5. Use Wider Pots or Grow Bags

Most containers are tapered to allow for easy stacking and storing. While this is great for saving space in the off season, it makes for a less stable design when the pots are in use.

Thankfully, there are many containers that have a wider footprint. For a cheap option, I recommend these 7 gallon grow bags. They are a great size for a variety of plants, and rarely fall over thanks to a large surface area.

Large 7 gallon grow bag
These 7 gallon grow bags have a large bottom surface area and rarely fall over.

Many large, stone pots will have a wider base as well. These are doubly effective, as they are both heavier and have more ground coverage.

6. Prune Top-Heavy Plants

If you are dealing with frequently falling pots mid-season, then a simple option is to prune your plants. Most plants tolerate some pruning well, and will simply respond by growing foliage lower on the plant.
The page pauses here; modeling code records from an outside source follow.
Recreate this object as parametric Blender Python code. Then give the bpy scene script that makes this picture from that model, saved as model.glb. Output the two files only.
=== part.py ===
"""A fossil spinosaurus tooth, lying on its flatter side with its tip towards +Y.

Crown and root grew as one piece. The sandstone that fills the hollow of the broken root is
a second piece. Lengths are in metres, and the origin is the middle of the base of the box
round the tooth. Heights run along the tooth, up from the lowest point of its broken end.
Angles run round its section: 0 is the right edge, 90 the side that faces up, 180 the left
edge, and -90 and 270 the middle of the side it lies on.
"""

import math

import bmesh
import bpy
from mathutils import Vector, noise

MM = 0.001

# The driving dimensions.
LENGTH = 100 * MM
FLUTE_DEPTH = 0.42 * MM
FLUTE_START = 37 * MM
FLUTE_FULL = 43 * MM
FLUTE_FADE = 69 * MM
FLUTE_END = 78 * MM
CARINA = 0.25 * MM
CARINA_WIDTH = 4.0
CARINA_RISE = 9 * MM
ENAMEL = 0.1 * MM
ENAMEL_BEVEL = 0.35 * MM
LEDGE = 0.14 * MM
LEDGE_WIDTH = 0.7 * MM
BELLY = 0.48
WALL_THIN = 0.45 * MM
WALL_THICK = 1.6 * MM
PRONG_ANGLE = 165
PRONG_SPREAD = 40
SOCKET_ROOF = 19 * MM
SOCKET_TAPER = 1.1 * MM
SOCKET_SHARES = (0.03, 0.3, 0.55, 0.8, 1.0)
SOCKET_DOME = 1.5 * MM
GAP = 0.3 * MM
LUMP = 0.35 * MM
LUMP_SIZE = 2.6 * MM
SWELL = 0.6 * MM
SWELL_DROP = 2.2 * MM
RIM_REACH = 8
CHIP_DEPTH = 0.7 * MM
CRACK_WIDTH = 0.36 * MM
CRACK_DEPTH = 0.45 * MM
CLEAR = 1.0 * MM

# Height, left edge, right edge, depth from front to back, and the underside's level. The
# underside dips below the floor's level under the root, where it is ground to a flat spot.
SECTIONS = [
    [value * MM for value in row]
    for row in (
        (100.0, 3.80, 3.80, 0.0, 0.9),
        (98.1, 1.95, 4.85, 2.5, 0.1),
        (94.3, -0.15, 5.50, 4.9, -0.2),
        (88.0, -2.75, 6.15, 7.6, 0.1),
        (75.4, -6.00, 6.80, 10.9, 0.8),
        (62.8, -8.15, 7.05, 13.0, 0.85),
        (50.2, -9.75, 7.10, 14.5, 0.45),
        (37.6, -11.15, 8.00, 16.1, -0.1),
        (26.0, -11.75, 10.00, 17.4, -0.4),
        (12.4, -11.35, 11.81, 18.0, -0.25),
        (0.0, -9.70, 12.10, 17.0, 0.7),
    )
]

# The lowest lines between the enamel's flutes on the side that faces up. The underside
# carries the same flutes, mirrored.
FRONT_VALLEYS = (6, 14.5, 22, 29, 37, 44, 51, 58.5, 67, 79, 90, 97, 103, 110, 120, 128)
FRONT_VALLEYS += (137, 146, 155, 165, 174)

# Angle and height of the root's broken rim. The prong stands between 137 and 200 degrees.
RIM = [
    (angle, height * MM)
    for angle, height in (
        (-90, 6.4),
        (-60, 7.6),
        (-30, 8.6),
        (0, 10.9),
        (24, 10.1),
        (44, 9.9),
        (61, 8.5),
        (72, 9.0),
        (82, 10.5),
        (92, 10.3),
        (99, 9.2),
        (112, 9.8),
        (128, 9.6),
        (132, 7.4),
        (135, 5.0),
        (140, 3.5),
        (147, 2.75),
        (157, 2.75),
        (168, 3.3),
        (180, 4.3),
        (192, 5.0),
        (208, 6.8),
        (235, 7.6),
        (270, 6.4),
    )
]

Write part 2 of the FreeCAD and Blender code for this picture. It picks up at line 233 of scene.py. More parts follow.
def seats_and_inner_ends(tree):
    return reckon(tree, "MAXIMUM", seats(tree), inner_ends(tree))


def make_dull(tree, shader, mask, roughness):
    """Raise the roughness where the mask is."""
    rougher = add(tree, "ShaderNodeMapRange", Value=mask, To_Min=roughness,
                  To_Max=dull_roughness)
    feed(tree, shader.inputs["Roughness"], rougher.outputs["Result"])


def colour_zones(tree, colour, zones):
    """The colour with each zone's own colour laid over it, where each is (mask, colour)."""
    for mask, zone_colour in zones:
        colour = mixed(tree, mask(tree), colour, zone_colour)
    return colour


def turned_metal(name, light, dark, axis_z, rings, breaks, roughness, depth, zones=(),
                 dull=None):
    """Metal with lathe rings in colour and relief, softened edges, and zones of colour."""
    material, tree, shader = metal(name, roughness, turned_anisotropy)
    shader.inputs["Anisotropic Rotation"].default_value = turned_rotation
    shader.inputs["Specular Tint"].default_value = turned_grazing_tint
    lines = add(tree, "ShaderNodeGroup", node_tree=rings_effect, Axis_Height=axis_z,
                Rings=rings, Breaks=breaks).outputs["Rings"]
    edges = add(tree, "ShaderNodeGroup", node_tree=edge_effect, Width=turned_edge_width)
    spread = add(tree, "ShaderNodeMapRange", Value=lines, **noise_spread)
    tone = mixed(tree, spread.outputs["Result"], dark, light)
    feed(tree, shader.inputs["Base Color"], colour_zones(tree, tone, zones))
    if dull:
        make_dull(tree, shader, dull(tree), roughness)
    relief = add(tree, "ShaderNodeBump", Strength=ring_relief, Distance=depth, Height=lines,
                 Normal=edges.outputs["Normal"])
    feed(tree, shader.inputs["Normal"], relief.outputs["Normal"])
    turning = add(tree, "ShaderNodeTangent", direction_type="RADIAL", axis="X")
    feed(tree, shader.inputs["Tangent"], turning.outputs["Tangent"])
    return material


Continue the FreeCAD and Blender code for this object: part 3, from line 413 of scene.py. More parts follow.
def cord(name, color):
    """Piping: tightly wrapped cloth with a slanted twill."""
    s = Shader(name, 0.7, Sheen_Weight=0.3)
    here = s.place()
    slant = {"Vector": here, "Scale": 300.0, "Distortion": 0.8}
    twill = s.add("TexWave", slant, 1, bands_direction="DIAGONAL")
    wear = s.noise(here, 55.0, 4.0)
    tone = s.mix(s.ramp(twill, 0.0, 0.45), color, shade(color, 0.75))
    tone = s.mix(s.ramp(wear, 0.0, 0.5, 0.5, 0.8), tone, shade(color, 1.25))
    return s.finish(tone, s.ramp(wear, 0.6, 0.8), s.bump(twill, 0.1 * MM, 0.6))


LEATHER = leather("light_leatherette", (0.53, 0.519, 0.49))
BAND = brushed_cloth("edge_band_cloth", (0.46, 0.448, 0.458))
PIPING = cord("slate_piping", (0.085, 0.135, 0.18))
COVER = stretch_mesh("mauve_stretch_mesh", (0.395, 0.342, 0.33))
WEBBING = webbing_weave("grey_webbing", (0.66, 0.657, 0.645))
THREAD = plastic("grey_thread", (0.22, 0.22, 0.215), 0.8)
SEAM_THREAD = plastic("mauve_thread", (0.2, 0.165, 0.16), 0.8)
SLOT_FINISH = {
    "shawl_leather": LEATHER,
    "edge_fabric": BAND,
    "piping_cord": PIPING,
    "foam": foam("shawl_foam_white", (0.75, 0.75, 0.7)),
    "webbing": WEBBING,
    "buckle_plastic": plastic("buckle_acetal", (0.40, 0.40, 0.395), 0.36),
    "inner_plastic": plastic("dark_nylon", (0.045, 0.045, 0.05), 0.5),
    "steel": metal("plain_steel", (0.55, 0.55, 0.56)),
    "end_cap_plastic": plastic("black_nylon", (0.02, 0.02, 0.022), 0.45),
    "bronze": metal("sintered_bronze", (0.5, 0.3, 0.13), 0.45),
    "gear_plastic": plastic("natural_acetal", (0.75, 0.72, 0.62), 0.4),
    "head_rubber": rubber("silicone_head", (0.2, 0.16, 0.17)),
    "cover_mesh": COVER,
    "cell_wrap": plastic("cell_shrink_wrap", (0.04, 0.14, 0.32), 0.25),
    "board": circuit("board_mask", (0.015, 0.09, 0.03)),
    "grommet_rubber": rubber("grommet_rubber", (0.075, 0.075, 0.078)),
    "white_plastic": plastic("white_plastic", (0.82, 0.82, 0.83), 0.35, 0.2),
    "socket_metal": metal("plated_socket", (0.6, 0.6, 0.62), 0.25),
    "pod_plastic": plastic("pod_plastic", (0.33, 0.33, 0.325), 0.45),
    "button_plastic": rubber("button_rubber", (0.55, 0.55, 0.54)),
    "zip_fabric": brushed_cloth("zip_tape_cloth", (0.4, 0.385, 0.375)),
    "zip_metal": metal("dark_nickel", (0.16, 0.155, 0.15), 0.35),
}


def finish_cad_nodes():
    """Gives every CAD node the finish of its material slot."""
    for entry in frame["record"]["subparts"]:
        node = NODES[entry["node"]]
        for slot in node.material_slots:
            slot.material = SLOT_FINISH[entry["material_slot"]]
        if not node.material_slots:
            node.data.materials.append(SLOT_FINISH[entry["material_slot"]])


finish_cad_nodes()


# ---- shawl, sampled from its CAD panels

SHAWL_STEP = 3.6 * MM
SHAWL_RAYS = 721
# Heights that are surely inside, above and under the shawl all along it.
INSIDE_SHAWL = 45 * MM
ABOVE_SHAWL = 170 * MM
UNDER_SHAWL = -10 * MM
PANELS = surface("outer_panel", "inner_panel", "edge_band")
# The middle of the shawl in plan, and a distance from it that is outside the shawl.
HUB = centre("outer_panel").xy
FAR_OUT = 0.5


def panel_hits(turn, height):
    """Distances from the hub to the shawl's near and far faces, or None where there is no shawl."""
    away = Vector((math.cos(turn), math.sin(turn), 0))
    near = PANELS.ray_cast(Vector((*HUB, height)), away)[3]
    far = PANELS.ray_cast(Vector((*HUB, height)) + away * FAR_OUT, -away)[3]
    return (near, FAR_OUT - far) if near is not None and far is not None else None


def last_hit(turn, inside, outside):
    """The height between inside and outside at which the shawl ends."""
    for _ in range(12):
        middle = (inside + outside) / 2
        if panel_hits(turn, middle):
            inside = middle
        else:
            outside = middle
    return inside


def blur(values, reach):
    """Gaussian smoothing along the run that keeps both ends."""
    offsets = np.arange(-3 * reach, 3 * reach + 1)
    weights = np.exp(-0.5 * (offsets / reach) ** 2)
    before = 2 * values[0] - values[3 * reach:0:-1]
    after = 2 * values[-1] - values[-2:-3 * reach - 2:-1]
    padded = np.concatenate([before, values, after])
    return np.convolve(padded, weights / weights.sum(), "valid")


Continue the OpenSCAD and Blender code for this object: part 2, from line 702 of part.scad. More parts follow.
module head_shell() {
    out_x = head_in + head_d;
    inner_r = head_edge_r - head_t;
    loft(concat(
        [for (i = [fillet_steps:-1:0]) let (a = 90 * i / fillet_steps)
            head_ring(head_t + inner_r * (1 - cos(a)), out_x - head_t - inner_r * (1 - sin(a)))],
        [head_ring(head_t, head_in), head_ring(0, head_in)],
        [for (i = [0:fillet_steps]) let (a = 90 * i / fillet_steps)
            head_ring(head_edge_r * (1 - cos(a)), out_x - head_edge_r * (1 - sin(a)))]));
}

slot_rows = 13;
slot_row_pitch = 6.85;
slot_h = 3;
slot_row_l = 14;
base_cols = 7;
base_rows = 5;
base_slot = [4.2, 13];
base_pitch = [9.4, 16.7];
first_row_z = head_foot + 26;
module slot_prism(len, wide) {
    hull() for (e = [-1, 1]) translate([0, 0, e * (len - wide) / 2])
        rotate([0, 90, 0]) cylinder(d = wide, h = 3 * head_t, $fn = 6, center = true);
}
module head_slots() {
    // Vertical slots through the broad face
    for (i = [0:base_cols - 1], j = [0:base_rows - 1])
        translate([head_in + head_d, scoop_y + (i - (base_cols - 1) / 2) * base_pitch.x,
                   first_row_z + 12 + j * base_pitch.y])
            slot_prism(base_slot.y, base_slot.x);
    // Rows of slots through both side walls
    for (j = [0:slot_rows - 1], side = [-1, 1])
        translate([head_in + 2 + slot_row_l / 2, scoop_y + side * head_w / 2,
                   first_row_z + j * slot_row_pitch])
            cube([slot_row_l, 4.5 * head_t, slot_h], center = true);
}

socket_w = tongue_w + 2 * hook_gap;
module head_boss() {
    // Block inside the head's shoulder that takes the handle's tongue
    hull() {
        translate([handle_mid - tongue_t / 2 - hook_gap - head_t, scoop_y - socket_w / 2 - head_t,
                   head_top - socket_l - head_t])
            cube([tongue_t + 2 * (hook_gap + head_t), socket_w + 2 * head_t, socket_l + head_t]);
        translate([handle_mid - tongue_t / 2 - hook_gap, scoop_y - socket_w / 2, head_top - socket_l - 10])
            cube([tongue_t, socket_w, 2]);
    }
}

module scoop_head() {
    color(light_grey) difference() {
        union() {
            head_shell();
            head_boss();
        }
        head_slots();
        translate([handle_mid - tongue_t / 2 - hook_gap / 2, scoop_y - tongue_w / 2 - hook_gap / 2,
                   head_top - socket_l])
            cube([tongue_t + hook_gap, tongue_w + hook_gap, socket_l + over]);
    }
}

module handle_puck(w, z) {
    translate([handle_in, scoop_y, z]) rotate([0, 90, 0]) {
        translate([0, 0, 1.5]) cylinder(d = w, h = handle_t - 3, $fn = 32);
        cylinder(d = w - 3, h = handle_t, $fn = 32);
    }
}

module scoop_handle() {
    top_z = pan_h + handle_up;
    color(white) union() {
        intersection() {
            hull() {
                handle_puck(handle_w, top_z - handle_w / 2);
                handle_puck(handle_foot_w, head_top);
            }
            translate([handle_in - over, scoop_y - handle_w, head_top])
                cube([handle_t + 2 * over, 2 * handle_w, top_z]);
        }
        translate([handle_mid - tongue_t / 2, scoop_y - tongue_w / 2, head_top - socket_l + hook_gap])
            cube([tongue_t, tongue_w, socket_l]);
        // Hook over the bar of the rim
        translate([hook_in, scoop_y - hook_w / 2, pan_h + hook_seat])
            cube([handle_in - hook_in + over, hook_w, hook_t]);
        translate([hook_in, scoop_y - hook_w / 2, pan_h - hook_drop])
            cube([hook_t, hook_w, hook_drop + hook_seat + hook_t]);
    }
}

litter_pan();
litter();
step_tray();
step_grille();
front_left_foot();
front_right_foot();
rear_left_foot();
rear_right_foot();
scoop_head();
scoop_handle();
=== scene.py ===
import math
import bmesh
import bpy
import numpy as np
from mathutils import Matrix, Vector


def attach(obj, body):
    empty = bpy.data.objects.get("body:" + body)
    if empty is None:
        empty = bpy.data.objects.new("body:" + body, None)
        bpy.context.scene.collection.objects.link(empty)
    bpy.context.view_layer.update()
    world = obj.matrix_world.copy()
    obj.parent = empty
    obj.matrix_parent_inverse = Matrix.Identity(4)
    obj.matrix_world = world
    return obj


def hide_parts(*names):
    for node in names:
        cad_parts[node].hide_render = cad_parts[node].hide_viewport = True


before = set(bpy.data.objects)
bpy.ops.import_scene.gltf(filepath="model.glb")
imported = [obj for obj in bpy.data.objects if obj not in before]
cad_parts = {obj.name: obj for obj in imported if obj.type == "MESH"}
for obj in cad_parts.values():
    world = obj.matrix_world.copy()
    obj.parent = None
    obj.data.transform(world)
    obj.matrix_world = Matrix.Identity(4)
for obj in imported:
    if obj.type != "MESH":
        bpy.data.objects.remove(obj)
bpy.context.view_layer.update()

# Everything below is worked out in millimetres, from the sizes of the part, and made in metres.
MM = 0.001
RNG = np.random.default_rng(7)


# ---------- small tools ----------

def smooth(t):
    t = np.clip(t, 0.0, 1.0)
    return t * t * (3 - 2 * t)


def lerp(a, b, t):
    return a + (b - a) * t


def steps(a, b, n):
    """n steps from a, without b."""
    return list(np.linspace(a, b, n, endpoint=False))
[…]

For fruiting plants, you should avoid pruning the flowering portion of the plants, as these will eventually become the fruits. Instead, try pruning away some of the excessive foliage. This will “thin out” the plant and prevent it from acting like a sail in the wind.

7. Provide Wind Dampening

For a more permanent solution to plant pots falling over, you can build (or grow) a wall to dampen the wind. In most places, the wind will typically come from one direction. In other words, your garden might get a westward wind.

With this knowledge, you can build a fence on the east side of your garden to help protect your pots. Hedges are a natural method of achieving the same goal of a fence, but they will take time to grow and prune to a suitable size.

If you grow vegetables in pots, fencing in your plants will provide protection from hungry animals, too. While this may not be the most cost effective method of preventing potted plants from being knocked over, it is more long-term.

I hope these tips help you stop your plant pots from falling over in gusty winds. There is nothing worse than having your peppers or tomatoes tip over and drop un-ripened fruits. Hopefully today marks the end of this problem in your garden!